Task to complete — Copy out every line in the entries below that includes "code".
--- START Records shown ---
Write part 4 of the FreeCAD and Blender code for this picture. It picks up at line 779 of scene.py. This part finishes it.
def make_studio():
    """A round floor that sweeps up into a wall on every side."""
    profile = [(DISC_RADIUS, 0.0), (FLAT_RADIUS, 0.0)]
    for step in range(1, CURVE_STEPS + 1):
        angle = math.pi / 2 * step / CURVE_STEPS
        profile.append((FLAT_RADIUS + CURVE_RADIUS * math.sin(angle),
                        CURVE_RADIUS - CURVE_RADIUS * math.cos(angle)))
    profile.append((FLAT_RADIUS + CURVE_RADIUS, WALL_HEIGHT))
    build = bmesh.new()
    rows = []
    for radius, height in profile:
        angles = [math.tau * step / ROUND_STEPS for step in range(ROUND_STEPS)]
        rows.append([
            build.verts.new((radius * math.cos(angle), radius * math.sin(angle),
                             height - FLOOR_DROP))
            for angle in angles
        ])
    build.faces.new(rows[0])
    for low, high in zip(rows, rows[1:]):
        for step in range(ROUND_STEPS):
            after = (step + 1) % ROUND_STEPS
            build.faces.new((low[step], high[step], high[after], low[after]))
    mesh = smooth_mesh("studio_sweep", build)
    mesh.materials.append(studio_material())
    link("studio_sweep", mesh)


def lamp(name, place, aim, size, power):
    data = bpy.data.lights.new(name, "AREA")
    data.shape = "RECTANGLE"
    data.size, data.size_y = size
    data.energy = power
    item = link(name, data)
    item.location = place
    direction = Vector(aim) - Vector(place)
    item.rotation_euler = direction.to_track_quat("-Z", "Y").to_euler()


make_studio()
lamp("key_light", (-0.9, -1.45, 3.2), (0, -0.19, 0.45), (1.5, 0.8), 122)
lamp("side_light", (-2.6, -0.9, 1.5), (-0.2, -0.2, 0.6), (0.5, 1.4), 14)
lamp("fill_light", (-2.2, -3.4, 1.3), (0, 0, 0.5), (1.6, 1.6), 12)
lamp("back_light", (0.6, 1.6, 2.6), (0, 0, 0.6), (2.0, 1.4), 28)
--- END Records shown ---
--- START Records shown ---
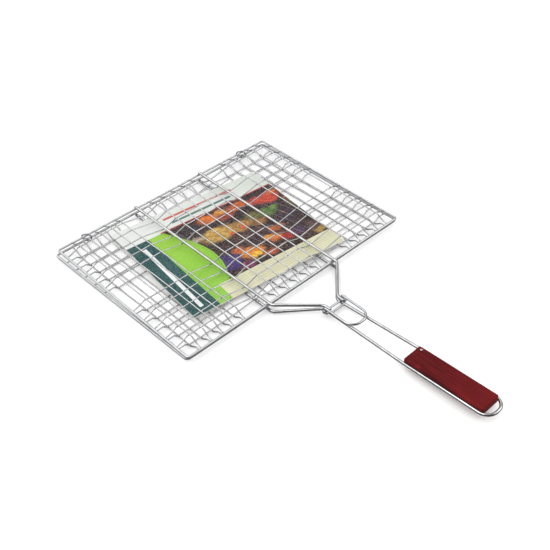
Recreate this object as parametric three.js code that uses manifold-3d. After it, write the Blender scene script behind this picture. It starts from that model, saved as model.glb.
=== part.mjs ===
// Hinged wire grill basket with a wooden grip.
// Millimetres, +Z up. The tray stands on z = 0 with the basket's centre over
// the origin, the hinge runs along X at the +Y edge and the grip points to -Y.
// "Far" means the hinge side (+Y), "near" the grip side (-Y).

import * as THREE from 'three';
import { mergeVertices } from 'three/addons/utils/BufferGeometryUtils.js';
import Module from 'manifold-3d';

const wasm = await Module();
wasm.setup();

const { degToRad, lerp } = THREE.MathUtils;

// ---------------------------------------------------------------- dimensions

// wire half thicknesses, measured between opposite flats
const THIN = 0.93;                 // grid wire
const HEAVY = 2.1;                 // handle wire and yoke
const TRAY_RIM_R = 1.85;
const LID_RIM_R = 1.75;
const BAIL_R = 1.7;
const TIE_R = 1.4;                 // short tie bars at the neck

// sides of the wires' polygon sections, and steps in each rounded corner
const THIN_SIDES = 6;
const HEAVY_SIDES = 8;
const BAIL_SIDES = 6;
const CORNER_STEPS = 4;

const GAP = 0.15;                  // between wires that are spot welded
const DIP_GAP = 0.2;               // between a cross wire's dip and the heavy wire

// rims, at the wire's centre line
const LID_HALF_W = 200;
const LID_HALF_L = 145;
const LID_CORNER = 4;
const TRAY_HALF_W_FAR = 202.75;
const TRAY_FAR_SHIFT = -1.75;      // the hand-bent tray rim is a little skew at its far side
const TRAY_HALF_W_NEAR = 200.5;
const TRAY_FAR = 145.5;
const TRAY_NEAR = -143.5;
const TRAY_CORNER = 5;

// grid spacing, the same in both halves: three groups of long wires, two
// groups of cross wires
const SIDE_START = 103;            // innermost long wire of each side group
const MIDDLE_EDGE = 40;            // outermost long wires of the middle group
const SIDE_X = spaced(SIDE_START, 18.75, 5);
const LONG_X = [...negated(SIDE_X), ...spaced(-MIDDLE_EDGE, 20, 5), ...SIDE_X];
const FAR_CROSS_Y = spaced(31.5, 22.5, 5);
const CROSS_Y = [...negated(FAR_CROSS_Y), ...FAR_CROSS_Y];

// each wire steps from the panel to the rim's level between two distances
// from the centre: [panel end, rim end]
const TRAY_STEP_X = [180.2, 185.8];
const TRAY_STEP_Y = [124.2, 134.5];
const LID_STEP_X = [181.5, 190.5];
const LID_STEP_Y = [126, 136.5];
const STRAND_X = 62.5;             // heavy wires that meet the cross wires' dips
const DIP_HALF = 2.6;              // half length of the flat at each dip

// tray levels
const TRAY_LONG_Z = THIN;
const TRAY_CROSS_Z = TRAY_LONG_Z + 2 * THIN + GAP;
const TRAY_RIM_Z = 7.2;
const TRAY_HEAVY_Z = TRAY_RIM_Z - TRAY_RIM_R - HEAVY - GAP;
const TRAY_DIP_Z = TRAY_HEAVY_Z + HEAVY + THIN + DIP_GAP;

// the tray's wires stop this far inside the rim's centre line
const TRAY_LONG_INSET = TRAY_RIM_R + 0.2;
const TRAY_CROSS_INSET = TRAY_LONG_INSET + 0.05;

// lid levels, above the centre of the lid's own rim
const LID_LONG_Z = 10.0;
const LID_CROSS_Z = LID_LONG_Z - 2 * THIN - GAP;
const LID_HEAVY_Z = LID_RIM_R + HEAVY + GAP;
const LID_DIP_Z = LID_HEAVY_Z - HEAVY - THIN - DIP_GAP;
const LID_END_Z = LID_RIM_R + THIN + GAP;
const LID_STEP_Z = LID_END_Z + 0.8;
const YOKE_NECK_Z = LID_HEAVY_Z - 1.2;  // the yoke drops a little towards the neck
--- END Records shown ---
--- START Records shown ---
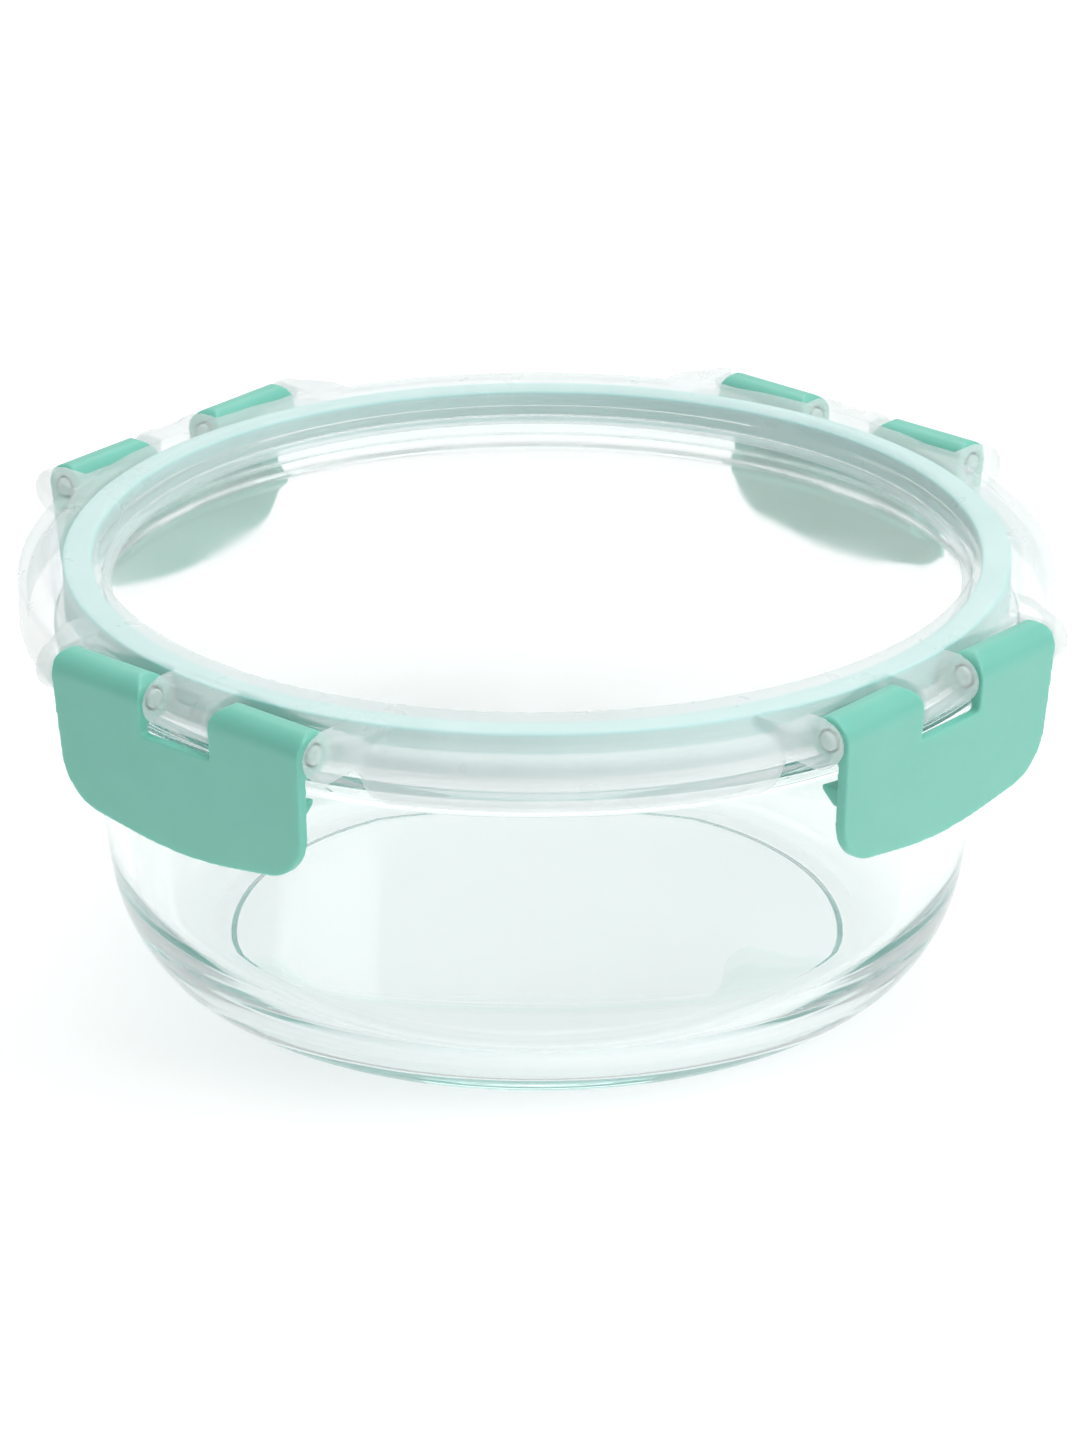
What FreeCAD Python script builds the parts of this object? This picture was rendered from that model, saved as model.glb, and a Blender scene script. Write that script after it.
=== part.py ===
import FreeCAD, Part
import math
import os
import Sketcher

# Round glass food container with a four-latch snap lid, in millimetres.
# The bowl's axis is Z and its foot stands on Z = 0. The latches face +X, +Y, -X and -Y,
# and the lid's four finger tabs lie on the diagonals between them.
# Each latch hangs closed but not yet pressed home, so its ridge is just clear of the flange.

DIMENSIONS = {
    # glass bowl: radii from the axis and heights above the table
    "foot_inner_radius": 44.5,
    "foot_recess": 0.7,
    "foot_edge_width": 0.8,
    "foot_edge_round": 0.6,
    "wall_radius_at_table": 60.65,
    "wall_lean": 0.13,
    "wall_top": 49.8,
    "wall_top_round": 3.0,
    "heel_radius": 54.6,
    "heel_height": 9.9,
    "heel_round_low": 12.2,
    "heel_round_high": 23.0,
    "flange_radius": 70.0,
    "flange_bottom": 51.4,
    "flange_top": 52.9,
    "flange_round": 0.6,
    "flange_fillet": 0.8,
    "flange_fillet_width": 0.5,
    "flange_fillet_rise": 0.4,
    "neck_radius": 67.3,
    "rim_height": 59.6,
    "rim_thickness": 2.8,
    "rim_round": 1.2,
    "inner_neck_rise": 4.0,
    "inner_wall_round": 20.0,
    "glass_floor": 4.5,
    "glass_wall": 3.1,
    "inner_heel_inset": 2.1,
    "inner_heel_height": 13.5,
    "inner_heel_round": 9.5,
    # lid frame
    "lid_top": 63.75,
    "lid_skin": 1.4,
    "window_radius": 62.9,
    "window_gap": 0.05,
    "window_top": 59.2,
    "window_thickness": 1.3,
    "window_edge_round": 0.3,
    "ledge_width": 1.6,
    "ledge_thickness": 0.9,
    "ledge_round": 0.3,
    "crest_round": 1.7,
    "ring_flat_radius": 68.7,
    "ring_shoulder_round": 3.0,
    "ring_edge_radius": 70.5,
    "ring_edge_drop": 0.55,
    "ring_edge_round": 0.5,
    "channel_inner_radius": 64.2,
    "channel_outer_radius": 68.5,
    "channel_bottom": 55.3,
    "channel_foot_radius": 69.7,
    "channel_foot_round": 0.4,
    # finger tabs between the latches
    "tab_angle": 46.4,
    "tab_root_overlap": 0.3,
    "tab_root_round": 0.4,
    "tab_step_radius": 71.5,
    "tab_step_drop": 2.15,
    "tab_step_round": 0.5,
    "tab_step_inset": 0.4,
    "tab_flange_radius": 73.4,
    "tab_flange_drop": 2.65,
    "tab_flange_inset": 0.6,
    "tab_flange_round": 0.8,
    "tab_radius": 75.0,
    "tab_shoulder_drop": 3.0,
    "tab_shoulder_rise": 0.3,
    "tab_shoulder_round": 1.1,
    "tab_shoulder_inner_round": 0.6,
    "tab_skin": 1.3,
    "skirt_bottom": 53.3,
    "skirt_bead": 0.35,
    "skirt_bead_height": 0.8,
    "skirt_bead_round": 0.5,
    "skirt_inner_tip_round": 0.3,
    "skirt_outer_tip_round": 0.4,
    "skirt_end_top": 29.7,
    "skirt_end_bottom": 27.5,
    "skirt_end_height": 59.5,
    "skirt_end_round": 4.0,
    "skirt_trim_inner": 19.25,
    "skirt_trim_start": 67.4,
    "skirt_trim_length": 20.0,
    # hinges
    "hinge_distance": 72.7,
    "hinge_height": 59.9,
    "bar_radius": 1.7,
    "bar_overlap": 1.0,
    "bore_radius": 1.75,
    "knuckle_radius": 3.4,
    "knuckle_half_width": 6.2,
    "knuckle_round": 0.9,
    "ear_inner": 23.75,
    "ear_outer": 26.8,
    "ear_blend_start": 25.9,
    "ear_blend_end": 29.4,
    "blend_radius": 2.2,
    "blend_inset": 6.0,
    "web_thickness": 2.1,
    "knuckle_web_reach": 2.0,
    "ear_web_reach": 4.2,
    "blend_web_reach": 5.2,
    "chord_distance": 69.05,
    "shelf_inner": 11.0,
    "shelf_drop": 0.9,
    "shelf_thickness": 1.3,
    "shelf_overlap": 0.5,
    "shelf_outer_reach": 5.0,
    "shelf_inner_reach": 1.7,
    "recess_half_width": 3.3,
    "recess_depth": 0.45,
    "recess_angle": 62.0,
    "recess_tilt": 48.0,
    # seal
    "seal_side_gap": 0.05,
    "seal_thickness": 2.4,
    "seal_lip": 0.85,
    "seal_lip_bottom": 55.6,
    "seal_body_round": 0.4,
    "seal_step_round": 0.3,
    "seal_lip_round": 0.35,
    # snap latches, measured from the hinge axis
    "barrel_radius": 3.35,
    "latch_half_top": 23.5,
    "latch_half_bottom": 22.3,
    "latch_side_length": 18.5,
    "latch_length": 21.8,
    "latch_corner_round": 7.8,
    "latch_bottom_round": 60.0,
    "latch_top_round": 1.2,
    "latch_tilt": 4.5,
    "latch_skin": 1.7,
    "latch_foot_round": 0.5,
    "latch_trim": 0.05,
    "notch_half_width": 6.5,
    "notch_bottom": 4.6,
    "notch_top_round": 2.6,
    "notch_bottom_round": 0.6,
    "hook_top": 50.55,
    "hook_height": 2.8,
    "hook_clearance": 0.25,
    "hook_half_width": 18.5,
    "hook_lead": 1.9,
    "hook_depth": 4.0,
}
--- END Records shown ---
Exercise solution —
Write part 4 of the FreeCAD and Blender code for this picture. It picks up at line 779 of scene.py. This part finishes it.
Recreate this object as parametric three.js code that uses manifold-3d. After it, write the Blender scene script behind this picture. It starts from that model, saved as model.glb.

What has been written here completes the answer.